Dataset content:
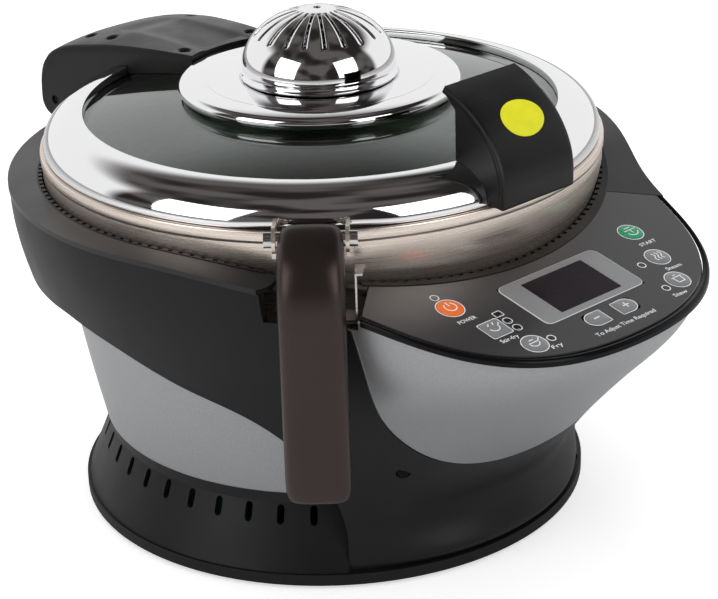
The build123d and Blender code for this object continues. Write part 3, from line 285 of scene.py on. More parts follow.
tray_black = make_finish("tray_black", (0.008, 0.008, 0.0085), 0.5, specular_ior_level=0.25)
add_bump(tray_black, add_noise(tray_black, 800.0, 2.0), 0.15, 0.0003)
foot_rubber = make_finish("foot_rubber", (0.02, 0.02, 0.02), 0.8)
add_bump(foot_rubber, add_noise(foot_rubber, 1200.0, 3.0), 0.3, 0.0003)
gloss_black = make_finish("gloss_black", (0.004, 0.004, 0.0045), 0.2, specular_ior_level=0.12,
                          coat_weight=0.05, coat_roughness=0.05)
add_bump(gloss_black, add_noise(gloss_black, 90.0, 1.0), 0.03, 0.0005)
print("black plastics:", housing_black.name, deck_black.name, handle_black.name, grip_brown.name)

# %% [markdown]
# The bowl and the chin are sprayed silver: a grey base with fine aluminium flakes under a satin
# lacquer. The flakes are a very small noise in colour; metallic is partial, because paint is never
# as bright as bare metal.

# %% Silver paint
silver_paint = make_finish("silver_paint", (0.34, 0.345, 0.35), 0.36, 0.75)
vary_colour(silver_paint, add_noise(silver_paint, 2600.0, 2.0), (0.30, 0.305, 0.315), (0.43, 0.435, 0.445))
add_bump(silver_paint, add_noise(silver_paint, 1800.0, 2.0), 0.06, 0.0002)
print("silver paint:", silver_paint.name)

# %% [markdown]
# Chrome is nearly a mirror: metallic 1 with a low roughness. Faint wiping marks vary it slightly.
# Brushed steel carries fine lines. On the pot they run round it, so the noise is stretched: slow
# along X and Y, fast along Z.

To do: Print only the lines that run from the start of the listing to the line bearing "# as bright as bare metal."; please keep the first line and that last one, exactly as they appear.

Task solution:
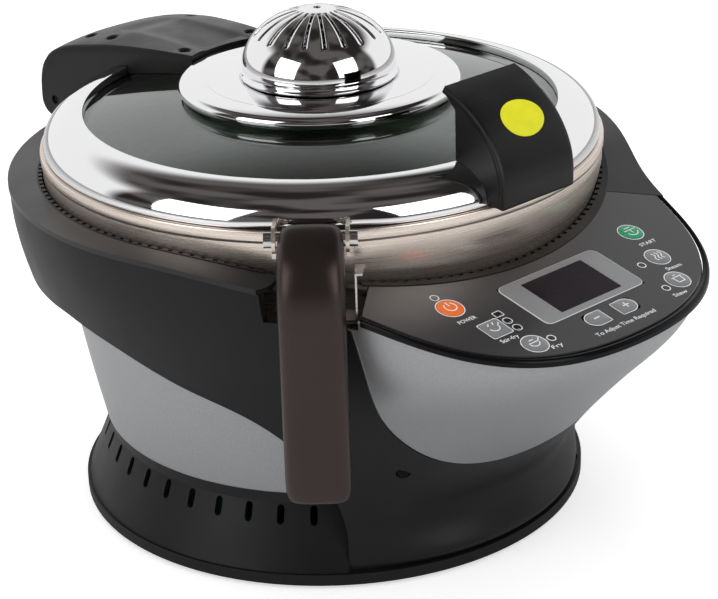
The build123d and Blender code for this object continues. Write part 3, from line 285 of scene.py on. More parts follow.
tray_black = make_finish("tray_black", (0.008, 0.008, 0.0085), 0.5, specular_ior_level=0.25)
add_bump(tray_black, add_noise(tray_black, 800.0, 2.0), 0.15, 0.0003)
foot_rubber = make_finish("foot_rubber", (0.02, 0.02, 0.02), 0.8)
add_bump(foot_rubber, add_noise(foot_rubber, 1200.0, 3.0), 0.3, 0.0003)
gloss_black = make_finish("gloss_black", (0.004, 0.004, 0.0045), 0.2, specular_ior_level=0.12,
                          coat_weight=0.05, coat_roughness=0.05)
add_bump(gloss_black, add_noise(gloss_black, 90.0, 1.0), 0.03, 0.0005)
print("black plastics:", housing_black.name, deck_black.name, handle_black.name, grip_brown.name)

# %% [markdown]
# The bowl and the chin are sprayed silver: a grey base with fine aluminium flakes under a satin
# lacquer. The flakes are a very small noise in colour; metallic is partial, because paint is never
# as bright as bare metal.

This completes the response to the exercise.